Neither of these interlocking systems can be understood without an examination of the mechanism or working a model. They have been compared to a church organ, but as has been well said of them, a performer on the organ can touch any keys he pleases in any order or in any number; he can discourse most eloquent music, or he can rend the ears of his audience by abominable discord. Not so the signalman. Concord he can produce at will, but discord is utterly beyond his powers. He cannot open the points to one line and at the same time give a safety signal to a line which crosses it; and the points must be properly set or the signal for a train to pass cannot possibly be given. Moreover, while a train is actually travelling through the points, not even the signalman can change their position or disturb them until the last vehicle has passed in safety. When he gives a clear signal for a main line, he cannot open a point crossing to it; and when he gives a clear signal for a crossing he must show danger for all the lines which it crosses. He can send a train on to any one line, but he has to do so in a systematic manner, and if he brings about an accident it is not by one pull of a lever but by the pull of perhaps half a dozen, all in due order and strictly according to rule; and often in these days he is stopped from doing this by the man in another box, with which his signals are also connected.

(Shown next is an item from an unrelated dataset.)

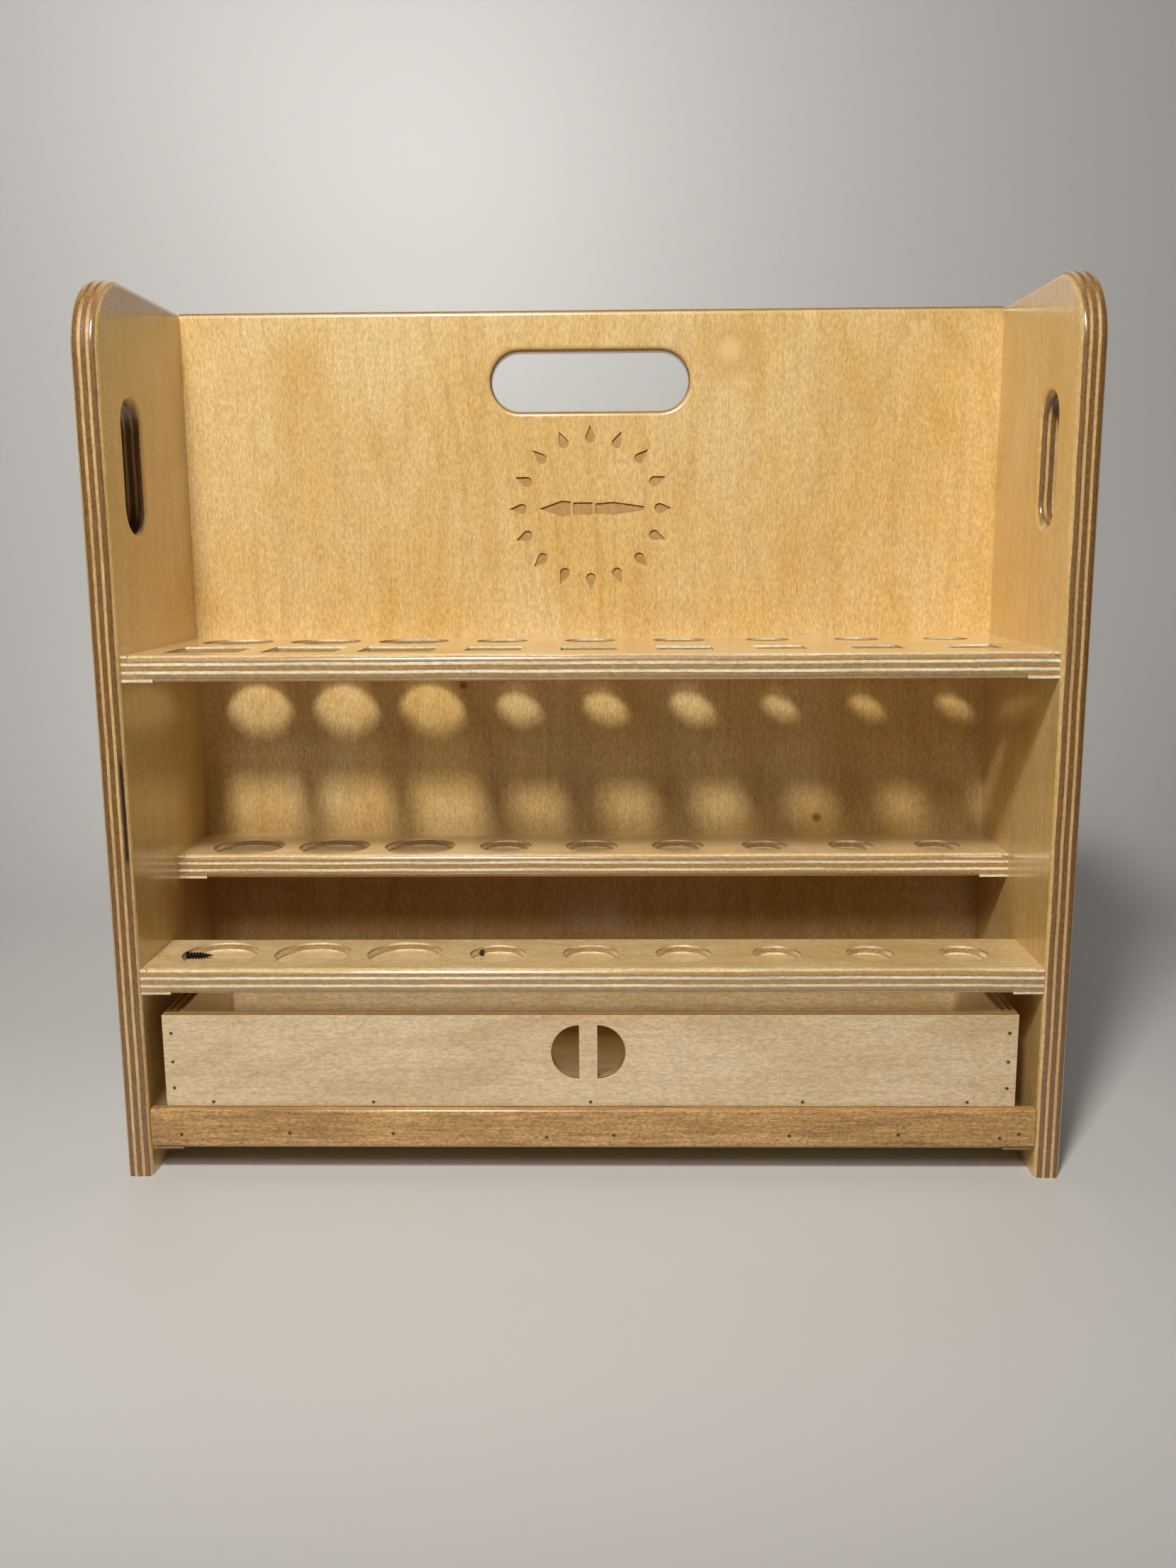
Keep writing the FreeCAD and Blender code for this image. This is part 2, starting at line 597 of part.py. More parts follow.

The simplification of signalling is progressing apace and soon it will be almost entirely automatic, and it is interesting to note that the Chatham & Dover did much to help along the reform by its early introduction of Sykes's electric block system alluded to above. The telegraph block, however, goes back much earlier, for it was introduced on the Yarmouth & Norwich in the very year that Bricklayers Arms was opened with Gregory's stirrups; while signalling by electrical contacts began in a small way on the Lancaster & Preston in 1849.

The block system on which our trains are now worked is not difficult to understand. The line is divided into sections by signal-boxes in electrical communication with each other, and only one train is allowed to be between any two boxes on one line at a time. The signalman receives a warning that a train is coming and answers it that the line is clear if that be the case. He then receives the notification "Train on line," and as soon as he does so sends on the "Be ready" signal to the next box, where it is answered and sent on in the same way, so that the signals are always a section in advance of the train. In some places there is a "permissive block" by which two trains may be on the same section, but the second train is always under control.